In 1955, the pond was sold to the Department of Natural Resources, about one year after the death of the pond's namesake, Frank Bentz Sr. Bentz was the public relations director for the Game and Inland Fish Commission and he had helped to restore the pond shortly before his death.

In an interview with The Gazette following the announcement of the $400,000 appropriations for the pond in 2001, Frank Bentz Jr. said his father was a great fisherman and the pond has been a good source of fishing for families over the years.

Fishing at the 2-acre pond continues today, though the 212-foot, 13-foot-high concrete dam that created the pond is cracked and failing. The pond is also regularly filling with silt, which decreases its depth.

The money was supposed to help fix those problems.

Harvey Bryant, a project manager at the Department of Natural Resources, said the pond has been stocked with trout regularly, and fish are usually caught as soon as the pond is stocked.

Dottie Phebus and her husband, Mac, fish all around the area, but just recently started fishing at Frank Bentz Pond. She said she would hate to see the pond go.

Just about every time she and her husband have fished there they've caught some fish and "they were delicious," she said.

Phebus is concerned about removing the dam because trout don't travel upstream.

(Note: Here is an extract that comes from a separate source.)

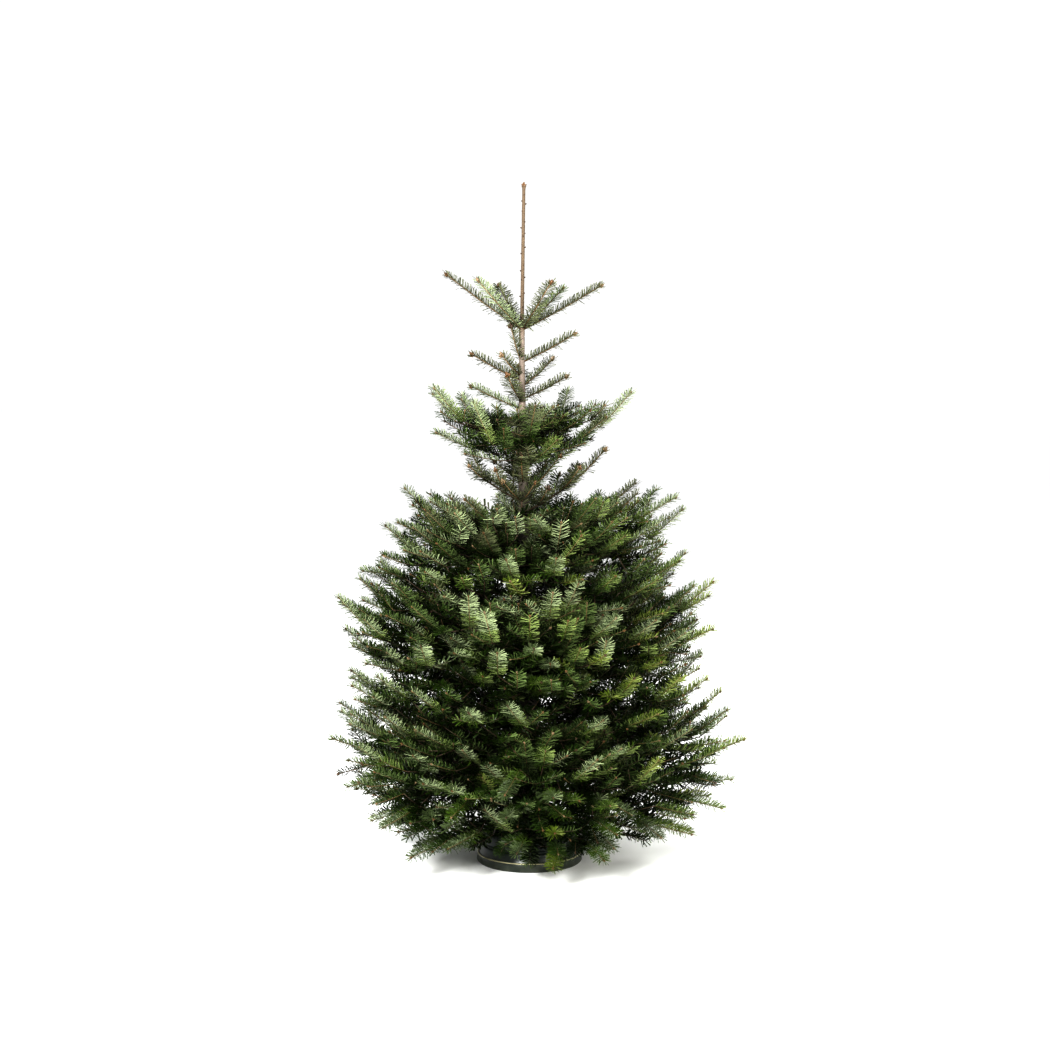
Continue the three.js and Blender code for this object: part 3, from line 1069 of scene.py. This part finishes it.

Once they swim downstream, they're gone.

If the dam is taken away, Bryant said the creek could still be stocked for special events, such as a fishing rodeo for children. The silt will no longer be an issue once the natural flow of the creek is put back, Bryant said, and the costs once incurred to regularly dredge the pond will no longer exist because the silt will not build up behind the dam.

Instead of the dam, he said, there will probably be a kind of gradual drop created in the area of the pond that allows the water to flow naturally downhill.

The Department of Natural Resources, the U.S. Army Corps of Engineers and a nonprofit company called the American Fisheries Society, have all developed the plan. Bryant said the three groups are planning to visit a Thurmont town meeting in the next few weeks to go over ideas with town leaders in the hope of getting agreement on a plan.